Kevin Pietersen’s retirement from the shorter version of the game will be a major dent on England’s chances of retaining the Twenty20 World Cup in September.
Worse still, there is a clause in England’s contracts which rules our players who retire from either Twenty20 or the one-dayers from being eligible for both formats.
Pietersen is willing to play Twenty20s. But his contract will keep him out. Silly really when you consider that Pietersen is a fantastic Twenty20 player and was in prime form in the Indian Premier League.
That is the way cricket is run by the some administrators who would be better off tending to their gardens instead of warming chairs and coming up with stupid clauses.

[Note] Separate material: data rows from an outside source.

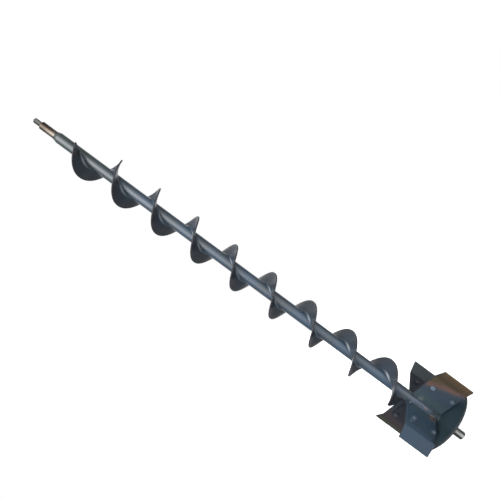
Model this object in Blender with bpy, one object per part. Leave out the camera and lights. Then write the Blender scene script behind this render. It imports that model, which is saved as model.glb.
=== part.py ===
"""Machine-driven soil auger, at rest.

A hollow core tube carries a drive shank at its top end, a helical flight made
of one-turn sections welded end to end, and a cutting head. The head has four
bent blades bolted to four lugs on the tube, a round base disc below them and a
pilot shank at the very bottom.

Metres. The origin is the middle of the drive shank's top face, +Z is up along
the auger's axis, and everything else hangs below the origin.
"""

import math

import bpy
from mathutils import Matrix, Vector

# ---------------------------------------------------------------- dimensions
GAP = 0.0003                # between pieces that touch

# Core tube
TUBE_RADIUS = 0.016
TUBE_BORE = 0.011
TUBE_TOP = -0.0781
TUBE_BEVEL_RADIUS = 0.0125  # the bevelled weld end beside the drive shank
TUBE_BEVEL_END = -0.0868

# Drive shank: hexagon, chamfered shoulder, round journal, spigot inside the tube
HEX_ACROSS_FLATS = 0.013
HEX_END = -0.0250
HEX_CHAMFER = 0.0006
SHOULDER_TOP_RADIUS = 0.0105
SHOULDER_END = -0.0266
SHANK_RADIUS = 0.012
SPIGOT_RADIUS = TUBE_BORE - GAP
SPIGOT_LENGTH = 0.050
SPIGOT_CHAMFER = 0.0015

# Helical flight, right-handed: the turn number n grows downwards
FLIGHT_RADIUS = 0.057
FLIGHT_THICKNESS = 0.004
FLIGHT_ROOT = TUBE_RADIUS + GAP
FLIGHT_DATUM = -0.1333      # height where n = 0
UPPER_PITCH = 0.1363
LOWER_PITCH = 0.1403        # the lower sections are stretched a little longer
PITCH_CHANGE = 5.5          # turn number where the pitch changes
FIRST_TURN = 0.207
RUN_OUT_TURN = 8.5          # from here the flight bends down to a blade's top
LAST_TURN = 8.615
FLIGHT_TO_BLADE = 0.0006
STEPS_PER_TURN = 36
SECTION_GAP = 0.0009        # turns, about 0.3 mm at the rim

# Base disc and pilot shank
DISC_RADIUS = 0.108
DISC_TOP = -1.4404
DISC_THICKNESS = 0.006
DISC_EDGE = 0.0008
TUBE_END = -1.451
PILOT_END = -1.531
PILOT_CHAMFER = 0.001
CENTRE_HOLE_RADIUS = 0.003
CENTRE_HOLE_DEPTH = 0.006

# Head: lugs, blades and their bolts. "Along" runs outwards from the axis in
# the lug's middle plane, "across" is square to it, and clockwise is negative.
ARM_COUNT = 4
FIRST_ARM = math.radians(53.5)
LUG_THICKNESS = 0.006
LUG_OUTER = 0.090
LUG_TOP = -1.3475
LUG_BOTTOM = -1.434
LUG_CORNER = 0.011
CORNER_STEPS = 5

BLADE_THICKNESS = 0.004
BLADE_ROOT = 0.0175
BLADE_TOP = -1.3353
BLADE_BOTTOM = -1.4361
BLADE_FOLD = 0.109
FOLD_ANGLE = math.radians(28)
FOLD_RADIUS = 0.008
FOLD_STEPS = 4
LIP_LENGTH = 0.042
LIP_RISE = 0.0086           # the lip's lower edge climbs towards its tip
NOTCH_RADIUS = 0.0045       # relief beside the weld at the blade's root
NOTCH_HEIGHT = -1.3425

BOLT_ALONG = 0.076
BOLT_HEIGHTS = (-1.3575, -1.424)
BOLT_RADIUS = 0.004
BOLT_HOLE = 0.0045
BOLT_HEAD_FLATS = 0.013
BOLT_HEAD_HEIGHT = 0.0053
BOLT_END_CHAMFER = 0.0008
THREAD_OUT = 0.0008         # bolt end that stands out of the nut
NUT_HEIGHT = 0.0040         # thin nuts
NUT_BORE = BOLT_RADIUS + GAP
WASHER_RADIUS = 0.008
WASHER_THICKNESS = 0.0016

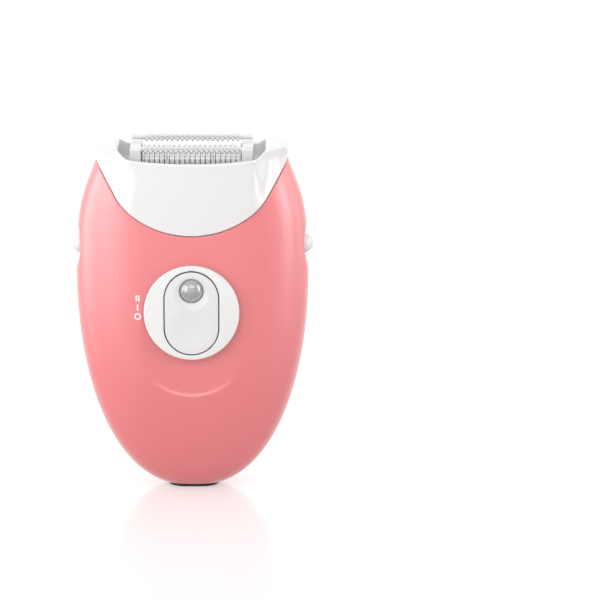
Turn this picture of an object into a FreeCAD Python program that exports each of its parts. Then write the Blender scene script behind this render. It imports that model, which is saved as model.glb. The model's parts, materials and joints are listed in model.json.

England have put this clause to ensure a pool of players who can fit into both formats. But there doesn’t seem any logic, as every team must field the best available player. It once again underlines how rigid and backward looking are the various boards running cricket.
Take the example of the Indian board regarding the one-off payment for former cricketers. Kapil Dev’s name was passed by because he was involved in the rebel Indian Cricket League and did not apologise for it. This is indeed a laughing matter. In one stroke, the Board of Control for Cricket in India has struck out one of the most outstanding cricketers not only in India but also the world.

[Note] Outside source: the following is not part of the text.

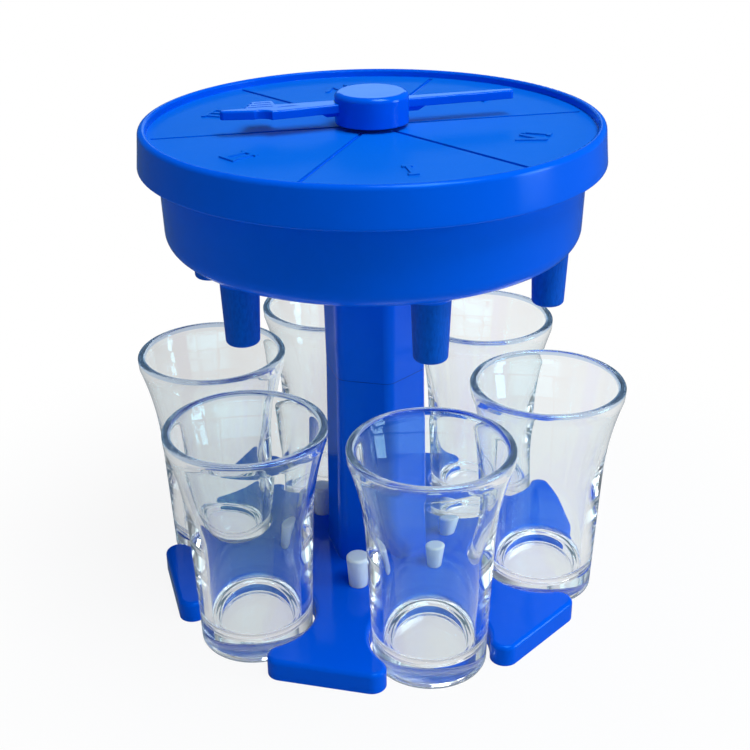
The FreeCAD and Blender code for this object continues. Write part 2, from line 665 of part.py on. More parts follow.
def build_spinner(doc):
    """Round knob with a pointing hand on one side and a tail on the other: one moulding."""
    turn = "placement(vector(0; 0; %s); rotation(vector(0; 0; 1); Sizes.pointer_turn))"
    body = new_body(doc, "spinner", turn % SPINNER_LEVEL)
    ceiling = "(Sizes.knob_height - Sizes.knob_wall)"
    inside = "(Sizes.knob_radius - Sizes.knob_wall)"
    sketch = new_sketch(body, "knob_profile", role="XZ_Plane")
    outline(sketch, [
        ("0", "-" + JOURNAL_LENGTH),
        (s("journal_radius"), "-" + JOURNAL_LENGTH),
        (s("journal_radius"), "0"),
        (s("stem_radius"), "0"),
        (s("stem_radius"), ceiling),
        (inside, ceiling),
        (inside, "0"),
        (s("knob_radius"), "0"),
        (s("knob_radius"), s("knob_height")),
        ("0", s("knob_height")),
    ])
    turned(body, "Revolution", "knob", sketch)
    soften(body, "knob_top_rounding", "Fillet", s("knob_rounding"),
           ring_at(SIZES["knob_height"], SIZES["knob_radius"]))

    # Both arms start inside the knob's wall
    root = "(Sizes.knob_radius - Sizes.knob_wall / 2)"
    half_sleeve = "(Sizes.sleeve_width / 2)"
    half_finger = "(Sizes.finger_width / 2)"
    finger_end = "(Sizes.pointer_length - Sizes.finger_width * %s)" % END_RISE
    fist_front = "(Sizes.fist_back + Sizes.fist_length)"
    curl_step_x = "((Sizes.finger_start - %s) / 3)" % fist_front
    curl_step_y = "((Sizes.fist_depth - %s) / 3)" % half_finger
    knuckle_x = "((%s + Sizes.finger_start) / 2)" % fist_front
    palm_x = "(Sizes.fist_back + Sizes.fist_length / 2)"
    curl_radius = "(sqrt(%s^2 + %s^2) * 0.6)" % (curl_step_x, curl_step_y)
    curls = [("%s + %d * %s" % (fist_front, n, curl_step_x),
              "-Sizes.fist_depth + %d * %s" % (n, curl_step_y), curl_radius, "right") for n in range(3)]
    sketch = new_sketch(body, "pointer_outline", lift=s("arm_level"))
    outline(sketch, [
        (root, "-" + half_sleeve),
        (s("fist_back"), "-" + half_sleeve),
        (s("fist_back"), "-Sizes.fist_depth"),
        *curls,
        (s("finger_start"), "-" + half_finger),
        (finger_end, "-" + half_finger, "Sizes.finger_width * %s" % END_RADIUS, "right"),
        (finger_end, half_finger),
        (knuckle_x, "(Sizes.palm_bulge + %s) / 2" % half_finger, s("palm_hollow_radius"), "left"),
        (palm_x, s("palm_bulge")),
        ("%s - Sizes.fist_length * 0.75" % palm_x, "Sizes.palm_bulge * 0.95"),
        (root, half_sleeve),
    ])
    add_feature(body, "Pad", "pointer", sketch, length=s("arm_thickness"))

    sketch = new_sketch(body, "tail_outline", lift=s("arm_level"))
    tail_tip = "-(Sizes.tail_length - Sizes.tail_tip_width * %s)" % END_RISE
    outline(sketch, [
        ("-" + root, "Sizes.tail_root_width / 2"),
        (tail_tip, "Sizes.tail_tip_width / 2", "Sizes.tail_tip_width * %s" % END_RADIUS, "right"),
        (tail_tip, "-Sizes.tail_tip_width / 2"),
        ("-" + root, "-Sizes.tail_root_width / 2"),
    ])
    add_feature(body, "Pad", "tail", sketch, length=s("arm_thickness"))

    top = SIZES["arm_level"] + SIZES["arm_thickness"]
    wide = SIZES["knob_radius"] + SIZES["arm_rounding"]

    def arm_top(edge):
        box = edge.BoundBox
        return flat_at(top)(edge) and max(abs(box.XMin), abs(box.XMax)) > wide
    soften(body, "arm_edge_rounding", "Fillet", s("arm_rounding"), arm_top)

    gusset_end = "(Sizes.knob_radius + Sizes.gusset_length)"
    low = "(Sizes.arm_level - Sizes.gusset_drop)"
    sketch = new_sketch(body, "gusset_outline", role="XZ_Plane")
    outline(sketch, [
        (root, low), (gusset_end, low),
        ("%s + Sizes.gusset_slope" % gusset_end, s("arm_level")), (root, s("arm_level")),
    ])
    gusset = body.newObject("PartDesign::Pad", "gusset")
    gusset.Profile = sketch
    gusset.SideType = "Symmetric"
    gusset.setExpression("Length", s("gusset_width"))
    doc.recompute()
    repeat(body, "two_gussets", [gusset], count=2)

    # Shallow lines on the hand: a gap beside each curled finger, and the thumb's curved crease
    sketch = new_sketch(body, "hand_lines_outline", lift="Sizes.arm_level + Sizes.arm_thickness")
    line = "Sizes.line_width"
    for n in (1, 2, 3):
        low_y = "(-Sizes.fist_depth + %d * %s - %s / 2)" % (n, curl_step_y, line)
        start_x = "(Sizes.fist_back + 3 * %s)" % line
        end_x = "(%s + %d * %s - 2 * %s)" % (fist_front, n, curl_step_x, line)
        outline(sketch, [(start_x, low_y), (end_x, low_y), (end_x, "%s + %s" % (low_y, line)),
                         (start_x, "%s + %s" % (low_y, line))])
    thumb_y = "(Sizes.palm_bulge / 5)"
    outline(sketch, [
        ("Sizes.fist_back + %s - Sizes.thumb_length" % line, thumb_y, "Sizes.thumb_length * 0.8", "right"),
        ("Sizes.fist_back + " + line, thumb_y, "Sizes.thumb_length * 1.5", "left"),
    ])
    add_feature(body, "Pocket", "hand_lines", sketch, length=s("line_depth"))

    sketch = new_sketch(body, "screw_bore_outline", lift="-" + JOURNAL_LENGTH)
    circle(sketch, "0", "0", SCREW_BORE_RADIUS)
    add_feature(body, "Pocket", "screw_bore", sketch, reverse=True,
                length="Sizes.screw_length - Sizes.washer_thickness + Sizes.screw_gap")
    return body


def build_washer(doc):
    """Flat washer that the screw clamps against the end of the spinner's journal."""
    body = new_body(doc, "spinner_washer",
                    "placement(vector(0; 0; %s - Sizes.washer_thickness); rotation(0; 0; 0))" % WASHER_TOP)
    sketch = new_sketch(body, "washer_outline")
    circle(sketch, "0", "0", s("washer_radius"))
    circle(sketch, "0", "0", SCREW_BORE_RADIUS)
    add_feature(body, "Pad", "washer_disc", sketch, length=s("washer_thickness"))
    return body


def build_screw(doc):
    """Pan-head self-tapping screw with a plain shank and a cross recess."""
    body = new_body(doc, "spinner_screw",
                    "placement(vector(0; 0; %s - Sizes.washer_thickness); rotation(0; 0; 0))" % WASHER_TOP)
    sketch = new_sketch(body, "screw_profile", role="XZ_Plane")
    outline(sketch, [
        ("0", "-Sizes.screw_head_height"),
        (s("screw_head_radius"), "-Sizes.screw_head_height"),
        (s("screw_head_radius"), "0"),
        (s("screw_radius"), "0"),
        (s("screw_radius"), "Sizes.screw_length - Sizes.screw_point"),
        ("Sizes.screw_radius / 3", s("screw_length")),
        ("0", s("screw_length")),
    ])
    turned(body, "Revolution", "screw_blank", sketch)
    soften(body, "screw_head_edge", "Fillet", s("screw_head_rounding"),
           ring_at(-SIZES["screw_head_height"], SIZES["screw_head_radius"]))
    half_length = "(Sizes.driver_slot_length / 2)"
    half_width = "(Sizes.driver_slot_width / 2)"
    sketch = new_sketch(body, "slot_outline", lift="-Sizes.screw_head_height")
    outline(sketch, [("-" + half_length, "-" + half_width), (half_length, "-" + half_width),
                     (half_length, half_width), ("-" + half_length, half_width)])
    slot = add_feature(body, "Pocket", "driver_slot", sketch, reverse=True,
                       length=s("driver_slot_depth"))
    repeat(body, "driver_cross", [slot], count=4)
    return body


# Cups and plugs

def build_cup(doc, index):
    """Flared cup with a thick bottom, a rounded lip and a shallow recess underneath."""
    angle = -90 + index * STEP
    body = new_body(doc, "cup_%d" % (index + 1), polar_place("Sizes.cup_circle_radius", angle, "0", "0"))
    lip_middle = "(Sizes.cup_height - Sizes.cup_lip_thickness * %s)" % END_RISE
    lip_base = "(%s - Sizes.cup_lip_height)" % lip_middle
    sketch = new_sketch(body, "cup_profile", role="XZ_Plane")
    outline(sketch, [
        ("0", s("cup_recess_depth")),
        (s("cup_recess_radius"), s("cup_recess_depth")),
        ("Sizes.cup_recess_radius + Sizes.cup_recess_depth", "0"),
        (s("cup_foot_radius"), "0"),
        (s("cup_waist_radius"), s("cup_waist_height"), s("cup_flare_radius"), "left"),
        ("Sizes.cup_lip_radius - Sizes.cup_lip_draft", lip_base),
        (s("cup_lip_radius"), lip_middle, "Sizes.cup_lip_thickness * %s" % END_RADIUS, "right"),
        ("Sizes.cup_lip_radius - Sizes.cup_lip_thickness", lip_middle, s("cup_inner_curve"), "right"),
        (s("cup_floor_radius"), s("cup_bottom")),
        ("0", s("cup_bottom")),
    ])
    turned(body, "Revolution", "cup_wall", sketch)
    soften(body, "foot_rounding", "Fillet", s("cup_foot_rounding"), ring_at(0, SIZES["cup_foot_radius"]))
    soften(body, "floor_rounding", "Fillet", s("cup_floor_rounding"),
           ring_at(SIZES["cup_bottom"], SIZES["cup_floor_radius"]))
    return body


def build_plug(doc, index):
    """Tapered silicone plug, standing in its socket in the base."""
    place = polar_place("Sizes.plug_circle_radius", index * STEP, PLUG_FOOT, "0")
    body = new_body(doc, "plug_%d" % (index + 1), place)
    sketch = new_sketch(body, "plug_profile", role="XZ_Plane")
    outline(sketch, [("0", "0"), (s("plug_low_radius"), "0"), (s("plug_top_radius"), s("plug_length")),
                     ("0", s("plug_length"))])
    turned(body, "Revolution", "plug_cone", sketch)
    soften(body, "plug_top_rounding", "Fillet", s("plug_rounding"),
           ring_at(SIZES["plug_length"], SIZES["plug_top_radius"]))
    return body


def check(doc, bodies):
    """Stop if any object failed to build or any piece isn't one valid solid."""
    failed = [item.Name for item in doc.Objects if "Invalid" in item.State or "Error" in item.State]
    if failed:
        raise RuntimeError("failed objects: " + ", ".join(failed))
    for body in bodies:
        shape = body.Shape
        if shape.isNull() or not shape.isValid() or len(shape.Solids) != 1:
            raise RuntimeError("%s isn't one valid solid" % body.Label)


def main():
    """Build every piece, check it and write its file."""
    doc = FreeCAD.newDocument("party_shot_dispenser")
    make_sheet(doc)
    bodies = [build_base(doc), build_tray(doc), build_lid(doc), build_spinner(doc)]
    bodies += [build_washer(doc), build_screw(doc)]
    bodies += [build_cup(doc, index) for index in range(STATIONS)]
    bodies += [build_plug(doc, index) for index in range(STATIONS)]
    doc.recompute()
    check(doc, bodies)
    os.makedirs("parts", exist_ok=True)
    for body in bodies:
        body.Shape.exportStep(os.path.join("parts", body.Label + ".step"))
        print(body.Label, round(body.Shape.Volume, 1), body.Shape.BoundBox)


main()
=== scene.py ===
"""Looks of the party shot dispenser: materials, clear cups, floor, light and camera.

Metres, +Z up, the origin on the floor under the middle of the post.
"""
import math

import bmesh
import bpy
from mathutils import Matrix, Vector

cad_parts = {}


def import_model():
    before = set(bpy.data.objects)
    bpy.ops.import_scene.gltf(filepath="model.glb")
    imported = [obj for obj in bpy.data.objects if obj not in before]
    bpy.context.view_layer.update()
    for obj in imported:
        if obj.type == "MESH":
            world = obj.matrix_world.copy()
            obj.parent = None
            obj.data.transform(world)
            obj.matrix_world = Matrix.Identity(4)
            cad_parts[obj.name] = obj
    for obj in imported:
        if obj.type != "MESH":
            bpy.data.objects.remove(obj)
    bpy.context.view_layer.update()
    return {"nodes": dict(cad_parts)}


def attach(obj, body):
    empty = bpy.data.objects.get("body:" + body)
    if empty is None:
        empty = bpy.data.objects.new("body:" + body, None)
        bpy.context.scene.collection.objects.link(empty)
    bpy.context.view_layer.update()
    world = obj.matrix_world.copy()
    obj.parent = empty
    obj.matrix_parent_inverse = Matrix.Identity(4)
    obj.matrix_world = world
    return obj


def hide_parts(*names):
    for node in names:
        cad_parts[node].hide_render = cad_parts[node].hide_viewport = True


MM = 0.001
PHOTO_SIDE = 750
STATIONS = 6
STEP = math.radians(60)
NOISE_DETAIL = 3.0

# Camera: its place about the post, and its lens in pixels of the picture
CAMERA_TURN = math.radians(-16.45)
CAMERA_DISTANCE = 372.2 * MM
CAMERA_HEIGHT = 253.1 * MM
CAMERA_PITCH = math.radians(25.87)
CAMERA_ROLL = math.radians(0.70)
CAMERA_FOCUS = 1227
SENSOR = 36.0

# Colours of the plastics, the silicone and the steel, and a painted blue-grey reflection for the cups' lips
BLUE = (0.0, 0.116, 0.84, 1)
DEEP_BLUE = (0.0, 0.098, 0.76, 1)
BLUE_SHEEN = (0.06, 0.45, 1.0, 1)
PALE_SHEEN = (0.30, 0.68, 1.0, 1)
LID_DARK = (0.0, 0.120, 0.68, 1)
LID_LIGHT = (0.0, 0.152, 0.79, 1)
SPOUT_DARK = (0.0, 0.05, 0.40, 1)
SPOUT_LIGHT = (0.0, 0.12, 0.72, 1)
SEAM_BLUE = (0.0, 0.04, 0.38, 1)
CLEAR = (0.945, 0.985, 0.995, 1)
# Painted reflection: the lip is tinted blue-grey to stand in for the dark surroundings it mirrors and bends
LIP_PAINTED_REFLECTION = (0.42, 0.58, 0.80, 1)
CLEAR_SHEEN = (0.45, 0.85, 1.0, 1)
SILICONE = (0.84, 0.98, 1.0, 1)
DEEP_SILICONE = (0.76, 0.93, 0.98, 1)
STEEL = (0.56, 0.57, 0.59, 1)
DEEP_STEEL = (0.42, 0.43, 0.45, 1)

# Colours of the surroundings
WHITE = (1, 1, 1, 1)
FLOOR_GREY = (0.80, 0.80, 0.80, 1)
MIRRORED_ROOM = (0.07, 0.36, 0.90, 1)
MIRRORED_FLOOR = (0.36, 0.58, 0.80, 1)
FRONT_ROOM = (0.78, 0.96, 1.0, 1)
COOL_LIGHT = (0.90, 0.96, 1.0)
BLUE_LIGHT = (0.40, 0.72, 1.0)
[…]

Kapil has taken this on the chin. The money wouldn’t matter to him as much as the recognition it brings with it.
Then there is West Indian Chris Gayle who spending his peak years as a Twenty20 player for franchises when he should in the West Indian colours. The standoff between him and the WI board has gone on for too long. There are faults on both sides but a little bit of flexibility would have resolved the matter quickly,
Once again it is a matter of stupid officials, with no credentials whatsoever in the game, making decisions which affect the fortunes of the team.
This has led to former legends like Michael Holding to question the logic of the board. Ramnaresh Sarwan also revealed the trauma he faced after the board questioned his commitment.
A young fast bowler like Jerome Taylor may also not wear the West Indian cap as he too is under the cosh from the board.
Such is the position of West Indies cricket that coach Otis Gibson is fast becoming the most hated man among many good cricketers.
Admittedly, the West Indies are faring a little better than before but the bottom line is results. “Well played sir” doesn’t count in modern day cricket.
Sadly, the attitude of boards all around the world is driving cricketers away from the tradition international games.
Players like Dwayne Bravo, Kieron Pollard and scores of others prefer tournaments like the IPL instead of wearing their country’s colours and cap.
This may prove alarming unless proper action is taken. The latest headache will be for the New Zealand board when the IPL will clash with their tour to England next year. The possibility of sending a second string team there is fast becoming a reality.
Cricket schedules have become so demanding that something has to be done quickly to ensure credibility at the highest level.
But the greed for money and unimaginative managements will always put cricket in a quandary.